The transcription of the tape finishes here because the tape finishes here also. Whether this tape was ever played to anyone, I will never know. I have included an extract of it on the accompanying CD. It is an intimate statement but one which I feel conveys something of the essence and depth of Dorothy. On the CD, I have linked this statement to an extract of Dorothy giving herself a singing lesson with the words "I love my body" as she did in performance.

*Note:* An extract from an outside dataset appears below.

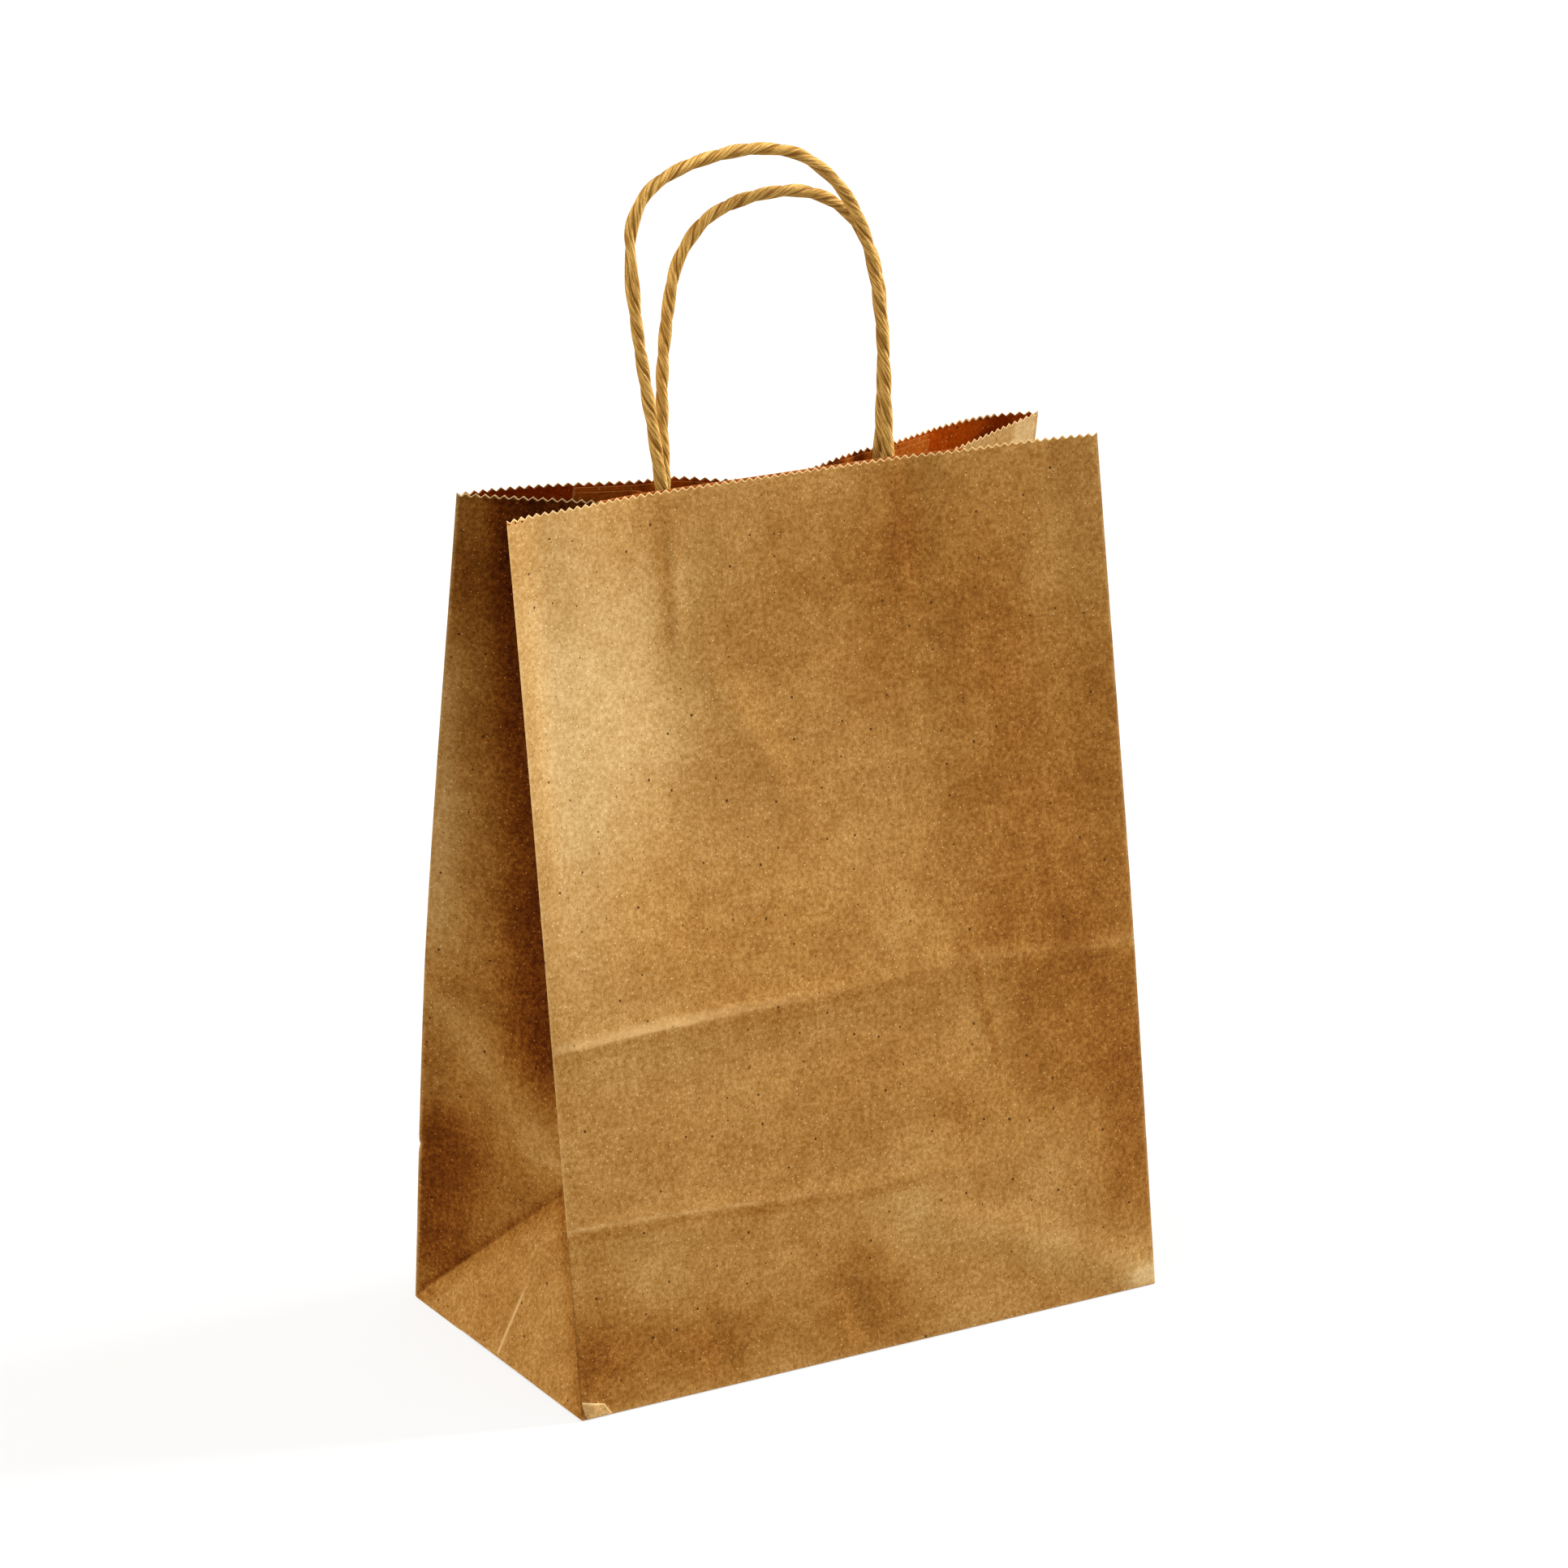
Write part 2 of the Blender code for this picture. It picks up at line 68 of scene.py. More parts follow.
def through(points, x):
    # smooth line through (x, height) points in rising order
    last = len(points) - 1
    if x <= points[0][0]:
        return points[0][1]
    if x >= points[last][0]:
        return points[last][1]
    k = max(i for i in range(last) if points[i][0] <= x)

    def slope(i):
        a, b = points[max(i - 1, 0)], points[min(i + 1, last)]
        return (b[1] - a[1]) / (b[0] - a[0])

    (x0, y0), (x1, y1) = points[k], points[k + 1]
    run = x1 - x0
    t = (x - x0) / run
    return (y0 * (1 + 2 * t) * (1 - t) ** 2 + slope(k) * run * t * (1 - t) ** 2
            + y1 * t * t * (3 - 2 * t) + slope(k + 1) * run * t * t * (t - 1))


def alongLine(x, s, start, end):
    # distance from the line, and share of the way along it
    a, b, p = Vector(start), Vector(end), Vector((x, s))
    run = b - a
    share = (p - a).dot(run) / run.dot(run)
    return (p - a - run * share).length, share


def streak(x, s, start, end, reach, fade=0.25):
    # a soft raised streak between two points of the flat sheet
    distance, share = alongLine(x, s, start, end)
    return hump(distance, reach) * ease(share / fade + 1) * ease((1 - share) / fade + 1)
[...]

On a lighter note, I include Dorothy's introduction to "Blue Moon" transposed from a recording of her concert, at the Abraxas Club, London, in late 1974. The tape was made for her mother, Constance Findlay (note the name from the text above). The song itself can be heard on the CD. "I think the reason why I enjoyed performing the whole cabaret so much was because it was the first time that I actually sang and acted a part into the singing at the same time. And I think, visually a great deal more was going on there than you can hear from the sound track alone. The audiences' response definitely contributed to the whole personality of that lovely evening. Anyway it was great fun. So I thought you might like to have a copy of it, which I send to you with love from me. I have a picture printed by Rousseau of a Pierrot and a Pierrette coming out of some winter woods of leafless trees. High in the night sky, there is this beautiful moon. It hangs there in the deep blue of the night sky. The two young lovers are obviously running away together, running into their future together. This picture has been on my bedroom wall all the time since we lived at the Ridgeway. I never get tired of looking at it. I still have it in my new room now we are in Lambolle Place. I looked around me and then I realised that all the pictures that I have in my room in Lambolle Place, they all have a moon in them and that therefore I'm very, very fond of the moon and all that it signifies of fairy stories and romance. So I had this picture put on the wall at the back of the theatre as scenery for my performance because the song that I sing next is called "Blue Moon". It is one of my very, very favourite tunes because it symbolises all the romance contained in life and my everlasting belief in the reality of fairy stories."